Real-time object detection and robotic manipulation for agriculture using a YOLO-based learning approach
This work addresses the need for improved automation in agriculture, specifically for crop harvesting, but it is incremental as it combines existing CNN architectures in a simulated setting.
The study tackled the problem of automating crop harvesting by developing a framework that simultaneously detects crops and determines robotic grasping positions in a simulated environment, achieving enhanced harvesting efficiency through a YOLO-based approach with data augmentation.

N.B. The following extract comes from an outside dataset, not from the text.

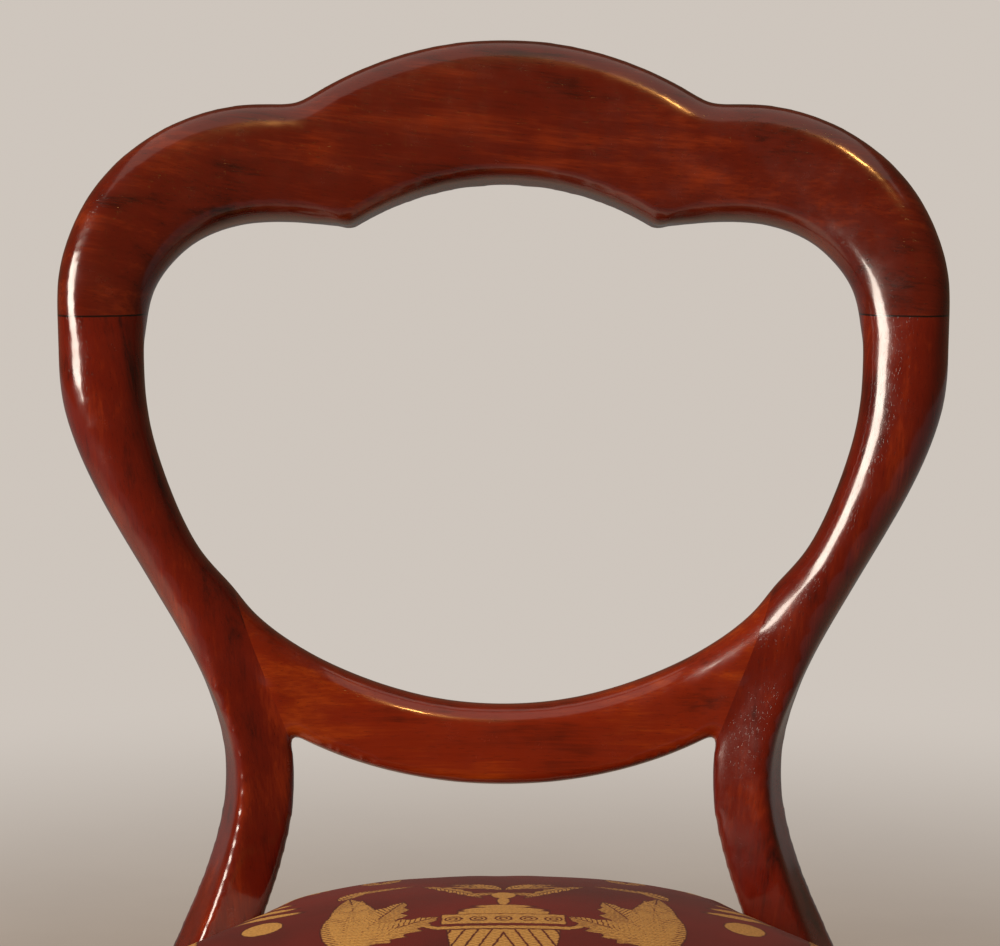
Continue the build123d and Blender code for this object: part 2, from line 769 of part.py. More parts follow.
def evenly(count, pitch, middle=0.0):
    """Places a pitch apart, on both sides of a middle."""
    return [middle + (index - (count - 1) / 2) * pitch for index in range(count)]


column_places = evenly(webbing_columns, webbing_column_pitch)
row_places = evenly(webbing_rows, webbing_row_pitch, webbing_middle_row)
lengthwise, crosswise, webbing_tack_places = [], [], []
tack_inset = webbing_inset + webbing_fold / 2
tack_offsets = evenly(webbing_tacks, webbing_tack_pitch)
for index, x in enumerate(column_places):
    points = strip_profile(row_places, index % 2 == 0, beyond)
    lengthwise.append(webbing_strip(Vector(x, 0), Vector(0, 1), points))
    for offset in tack_offsets:
        webbing_tack_places.append((x + offset, front_y(x + offset, tack_inset)))
        webbing_tack_places.append((x + offset, seat_back - tack_inset))
for index, y in enumerate(row_places):
    points = strip_profile(column_places, index % 2 == 1, beyond)
    crosswise.append(webbing_strip(Vector(0, y), Vector(1, 0), points))
    for offset in tack_offsets:
        for side in (-1, 1):
            webbing_tack_places.append((side * side_x(y + offset, tack_inset), y + offset))


# ---- tacks ----
def tack(head_level, point, upwards, growth=0.0):
    """A cut tack with its head's inner face at a level, driven up or down."""
    way = 1 if upwards else -1
    head = extrude(RegularPolygon(tack_head_radius, tack_head_sides), amount=-way * tack_head_thickness)
    shank = Pos(0, 0, way * tack_length / 2) * Box(
        tack_shank + 2 * growth, tack_shank + 2 * growth, tack_length + 2 * growth
    )
    return Pos(point[0], point[1], head_level) * (head + shank if growth == 0 else shank)


def hem_tack_places():
    """Along the hem, wherever the whole head lies under a rail."""
    line = seat_plan(rail_inset + hem_tack_margin).face().outer_wire()
    count = round(line.length / hem_tack_spacing)
    places = []
    for index in range(count):
        point = line.position_at((index + 0.5) / count)
        if point.X < tack_head_radius:
            continue
        for rail in whole_rails:
            around = [
                Vector(point.X + dx, point.Y + dy, seat_rail_bottom + 1)
                for dx in (-tack_head_radius, tack_head_radius)
                for dy in (-tack_head_radius, tack_head_radius)
            ]
            if all(rail.is_inside(spot) for spot in around):
                places += [(point.X, point.Y), (-point.X, point.Y)]
    return places


strip_top = seat_rail_top + 2 * webbing_thickness
hem_places = hem_tack_places()
strip_tacks = [tack(strip_top, point, False) for point in webbing_tack_places]
strip_tack_holes = [tack(strip_top, point, False, tack_clearance) for point in webbing_tack_places]
hem_tacks = [tack(hem_bottom, point, True) for point in hem_places]
hem_tack_holes = [tack(hem_bottom, point, True, tack_clearance) for point in hem_places]

# ---- upholstery, from the hessian out ----
uprights_with_room = Compound([fat_upright, mirrored(fat_upright)])
hessian = plan_block(rail_inset + hessian_margin, hessian_level, hessian_level + hessian_thickness)
first_stuffing = seat_form(first_stuffing_inset, stuffing_level, True)
scrim = seat_form(scrim_inset, stuffing_level, True) - seat_form(
    scrim_inset + scrim_thickness, stuffing_level - overrun, True
)
second_stuffing = seat_form(rail_inset, stuffing_level) - seat_form(
    rail_inset + second_stuffing_thickness, stuffing_level - overrun, True
)
wadding = seat_form(wadding_inset, seat_rail_bottom) - seat_form(
    wadding_inset + wadding_thickness, seat_rail_bottom - overrun
)
seat_cover = seat_form(0.0, hem_bottom) - seat_form(cover_thickness, hem_bottom + cover_thickness)
seat_cover -= plan_block(rail_inset + hem_width, hem_bottom - overrun, hem_bottom + overrun)
collar = Cylinder(leg_collar_radius + leg_clearance, seat_rail_height)
for side in (-1, 1):
    seat_cover -= Pos(side * leg_x, leg_y, hem_bottom) * collar


def without(shape, cutters):
    for cutter in cutters:
        shape = shape - cutter
    return shape


def mirror_cut(shape, cutters):
    """Cuts a part that lies across the centre plane by the cutters of the right side and the left."""
    return without(shape, both_sides(cutters))


soft_layers = {
    "hessian": hessian,
    "first_stuffing": first_stuffing,
    "scrim": scrim,
    "second_stuffing": second_stuffing,
    "wadding": wadding,
    "seat_cover": seat_cover,
}
pieces = {name: layer - uprights_with_room for name, layer in soft_layers.items()}
pieces["seat_cover"] = pieces["seat_cover"] - Compound(hem_tack_holes)
right_upright = without(right_upright, crest_holes + splice_holes + back_holes + side_holes + right_screws)
right_leg = without(right_leg, front_holes + side_holes + right_screws)
tack_holes = Compound(strip_tack_holes + hem_tack_holes)
right_rail = without(right_rail, side_holes) - tack_holes
pieces |= {
    "crest_rail": mirror_cut(crest_rail, crest_holes),
    "cross_rail": mirror_cut(cross_rail, splice_holes),
    "right_upright": right_upright,
    "left_upright": mirrored(right_upright),
    "right_front_leg": right_leg,
    "left_front_leg": mirrored(right_leg),
    "front_seat_rail": mirror_cut(front_rail, front_holes) - tack_holes,
    "back_seat_rail": mirror_cut(back_rail, back_holes + right_screws) - tack_holes,
    "right_seat_rail": right_rail,
    "left_seat_rail": mirrored(right_rail),
    "front_right_corner_block": without(right_front_block, right_screws),
    "rear_right_corner_block": without(right_back_block, right_screws),
    "crest_dowels": Compound(both_sides(crest_dowels)),
    "cross_rail_dowels": Compound(both_sides(splice_dowels)),
    "front_rail_dowels": Compound(both_sides(front_dowels)),
    "back_rail_dowels": Compound(both_sides(back_dowels)),
    "side_rail_dowels": Compound(both_sides(side_dowels)),
    "corner_block_screws": Compound(both_sides(right_screws)),
    "webbing_tacks": Compound(strip_tacks),
    "cover_tacks": Compound(hem_tacks),
}
pieces["front_left_corner_block"] = mirrored(pieces["front_right_corner_block"])
pieces["rear_left_corner_block"] = mirrored(pieces["rear_right_corner_block"])
for number, strip in enumerate(lengthwise, 1):
    pieces[f"webbing_lengthwise_{number}"] = strip - Compound(strip_tack_holes)
for number, strip in enumerate(crosswise, 1):
    pieces[f"webbing_crosswise_{number}"] = strip - Compound(strip_tack_holes)

# ---- the whole chair, with the middle of its box over the origin, and its files ----
box = Compound(list(pieces.values())).bounding_box()
to_centre = Pos(0, -box.center().Y, 0)
os.makedirs("parts", exist_ok=True)
for name, piece in pieces.items():
    export_step(to_centre * piece, f"parts/{name}.step")
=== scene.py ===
"""Finishes, upholstery and studio of a balloon back dining chair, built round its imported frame.

Lengths in the classes are millimetres. MM turns them into Blender's metres.
"""

import logging
import math
from dataclasses import dataclass
from enum import Enum
from typing import Any

import bmesh
import bpy
import numpy as np
from mathutils import Euler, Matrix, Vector
from mathutils.bvhtree import BVHTree


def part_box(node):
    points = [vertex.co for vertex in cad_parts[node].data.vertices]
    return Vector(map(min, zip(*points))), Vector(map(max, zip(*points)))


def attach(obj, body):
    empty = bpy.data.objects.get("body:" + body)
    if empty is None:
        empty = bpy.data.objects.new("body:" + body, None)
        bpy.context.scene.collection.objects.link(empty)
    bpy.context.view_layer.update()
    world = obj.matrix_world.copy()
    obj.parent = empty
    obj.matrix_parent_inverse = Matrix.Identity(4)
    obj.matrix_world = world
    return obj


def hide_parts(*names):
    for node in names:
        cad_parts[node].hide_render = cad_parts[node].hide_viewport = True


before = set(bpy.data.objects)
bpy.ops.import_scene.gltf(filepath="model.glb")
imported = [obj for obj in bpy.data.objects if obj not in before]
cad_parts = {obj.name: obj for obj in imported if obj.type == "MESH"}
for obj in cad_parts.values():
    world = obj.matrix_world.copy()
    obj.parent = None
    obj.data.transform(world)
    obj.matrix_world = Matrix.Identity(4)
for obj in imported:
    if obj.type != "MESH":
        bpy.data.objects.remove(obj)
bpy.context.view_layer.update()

MM = 0.001
WELD = 0.002  # in millimetres, for the doubled points of a CAD mesh
log = logging.getLogger("chair")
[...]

The optimisation of crop harvesting processes for commonly cultivated crops is of great importance in the aim of agricultural industrialisation. Nowadays, the utilisation of machine vision has enabled the automated identification of crops, leading to the enhancement of harvesting efficiency, but challenges still exist. This study presents a new framework that combines two separate architectures of convolutional neural networks (CNNs) in order to simultaneously accomplish the tasks of crop detection and harvesting (robotic manipulation) inside a simulated environment. Crop images in the simulated environment are subjected to random rotations, cropping, brightness, and contrast adjustments to create augmented images for dataset generation. The you only look once algorithmic framework is employed with traditional rectangular bounding boxes for crop localization. The proposed method subsequently utilises the acquired image data via a visual geometry group model in order to reveal the grasping positions for the robotic manipulation.